Thank you, Soho Crime Club, I knew you'd come through! Finally, an offering from this good group that I didn't want to put down. Mick Herron's Nobody Walks (Soho Crime, 2015) is a knockout. Short, taut, dark, and well-written, this standalone tale of a former MI5 agent loaded for bear is a great read.
Herron is best known (by me anyway) for his Slough House trilogy about washed-up rejects from MI5's Regents Park headquarters. I've only read two of them, but you'll note that I've enjoyed the characters, and the plots, even if they were occasionally so twisted as to be deeply confusing. You are never quite sure who came out ahead, however that is construed, in a Mick Herron tale. That's a good thing because it means you keep thinking about the book after you've finished it.
Our Antihero, Tom Bettany, is a man with a past, and while it takes a little for that past to be revealed, his character has a psychic weight that indicates dark depths, right from the get-go. He is informed early on of his estranged son's death, and sets out on what seems to be a bull-headed and futile search for whomever is responsible. I had a hard time getting at his motivation, but I finally figured out that this, like other Herron stories, is basically an indictment of MI5 and their methods for training, using, and discarding personnel.
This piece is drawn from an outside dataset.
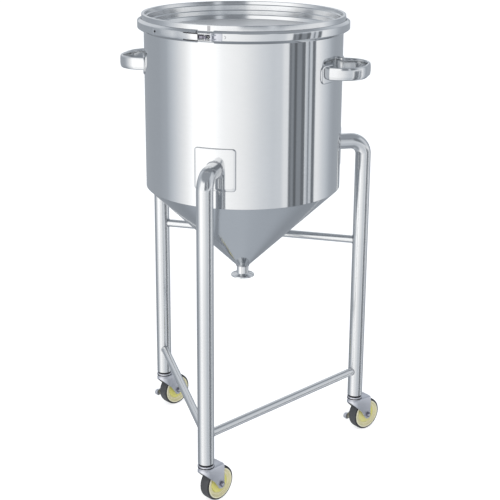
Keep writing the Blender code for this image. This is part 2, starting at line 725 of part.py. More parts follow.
def make_caster(side, angle):
    swivel = axis_empty("swivel_axis_" + side, None,
                        leg_matrix(angle) @ Matrix.Rotation(TRAIL_ANGLES[side], 4, "Z"))
    axle = axis_empty("axle_axis_" + side, None, swivel.matrix_world @ wheel_matrix())
    make_stem(side, angle)
    make_fork(side, swivel)
    make_axle(side, swivel)
    make_wheel(side, axle)
    if side in BRAKED:
        make_pedal(side, swivel)


def move_to_origin():
    """Puts the vessel's axis in its place beside the origin."""
    bpy.context.view_layer.update()
    for thing in bpy.data.objects:
        if thing.parent is None:
            thing.matrix_world = Matrix.Translation(VESSEL_AXIS) @ thing.matrix_world


def main():
    make_shell()
    cone_end = make_cone()
    make_ferrule(cone_end)
    make_lid()
    make_gasket()
    make_band()
    make_latch_bracket()
    make_lever()
    make_link()
    make_handle("right", 0.0)
    make_handle("left", pi)
    for side, angle in LEG_ANGLES.items():
        make_leg(side, angle)
        make_caster(side, angle)
    for name, (first, second, height) in BRACES.items():
        make_brace(name, first, second, height)
    move_to_origin()


clear_scene()
GROUPS = make_collections()
STOCK = make_materials()
main()
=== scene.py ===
"""Looks of a mobile stainless hopper vessel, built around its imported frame.

Metres, +Z up. The vessel's own axis stands at AXIS, and the front leg is on its -Y side.
"""

from math import asin, copysign, cos, hypot, pi, radians, sin, sqrt, tan

import bmesh
import bpy
from mathutils import Matrix, Vector


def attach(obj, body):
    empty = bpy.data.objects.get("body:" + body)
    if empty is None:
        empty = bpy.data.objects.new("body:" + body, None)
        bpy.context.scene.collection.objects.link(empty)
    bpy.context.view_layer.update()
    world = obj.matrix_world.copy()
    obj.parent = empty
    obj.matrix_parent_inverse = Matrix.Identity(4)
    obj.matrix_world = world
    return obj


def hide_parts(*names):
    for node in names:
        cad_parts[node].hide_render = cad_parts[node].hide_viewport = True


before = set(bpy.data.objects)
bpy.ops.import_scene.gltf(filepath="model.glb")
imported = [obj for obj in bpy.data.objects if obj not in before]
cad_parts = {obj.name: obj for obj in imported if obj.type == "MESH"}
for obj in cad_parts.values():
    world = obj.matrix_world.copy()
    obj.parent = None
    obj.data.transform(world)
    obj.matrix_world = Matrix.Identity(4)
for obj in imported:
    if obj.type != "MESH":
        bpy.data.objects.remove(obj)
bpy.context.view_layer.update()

MM = 0.001
AXIS = Vector((-5 * MM, 35 * MM, 0))

# Vessel, lid and band, as in the frame
RIM_Z = 978 * MM
BODY_R = 205 * MM
WALL = 2 * MM
SEAM_Z = 617 * MM
CONE_SLOPE = radians(44)
NECK_R = 12.7 * MM
NECK_WALL = 1.65 * MM
FERRULE_Z = 408 * MM
FERRULE_R = 25.25 * MM
RING_R = 209.2 * MM
FLANGE_R = 215.4 * MM
LID_STEPS = ((202.5 * MM, 7.5 * MM), (199.5 * MM, 19.0 * MM), (196.5 * MM, 29.0 * MM))
DISC_R = 193.5 * MM
DISC_DEPTH = 38 * MM
BAND_R = 217.9 * MM
BAND_SHEET = 1.8 * MM
BAND_DEPTHS = (10.2 * MM, 14.3 * MM, 28.5 * MM, 35.0 * MM)
BAND_LIPS = (211.0 * MM, 207.6 * MM)
BAND_GAP = (radians(-9.2), radians(0.2))
LEVER_R = 219.2 * MM

# Legs, pads, braces and handles, as in the frame
LEG_CIRCLE_R = 269.5 * MM
LEG_R = 16.85 * MM
LEG_BEND_R = 30 * MM
LEG_TOP_Z = 696 * MM
LEG_FOOT_Z = 94 * MM
LEG_ANGLES = {"front": radians(-90), "right": radians(30), "left": radians(150)}
PAD_SIDE = 84 * MM
PAD_SHEET = 2.5 * MM
PAD_CORNER = 6 * MM
BRACE_R = 8.65 * MM
BRACES = {
    "brace_front_left": ("front", "left", 154 * MM),
    "brace_front_right": ("front", "right", 154 * MM),
    "brace_rear": ("left", "right", 468 * MM),
}
HANDLE_Z = 872 * MM
HANDLE_REACH = 263 * MM
HANDLE_HALF_SPAN = 69 * MM
HANDLE_BEND_R = 50 * MM
HANDLE_THICK = 7 * MM
HANDLE_TALL = 26 * MM
FOOT = (46 * MM, 35 * MM, 11 * MM)  # width, height and corner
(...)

Bettany may just be responding to latent guilt over his interactions with his family when he was an active agent - or he may have been so programmed by MI5 that he can't reign in his hunting instinct when primed. There are several references to Bettany's being locked and loaded, a victim himself of the British government's efforts to combat crime and terrorism. In other words, this is a story to delight the conspiracy-theorists among you.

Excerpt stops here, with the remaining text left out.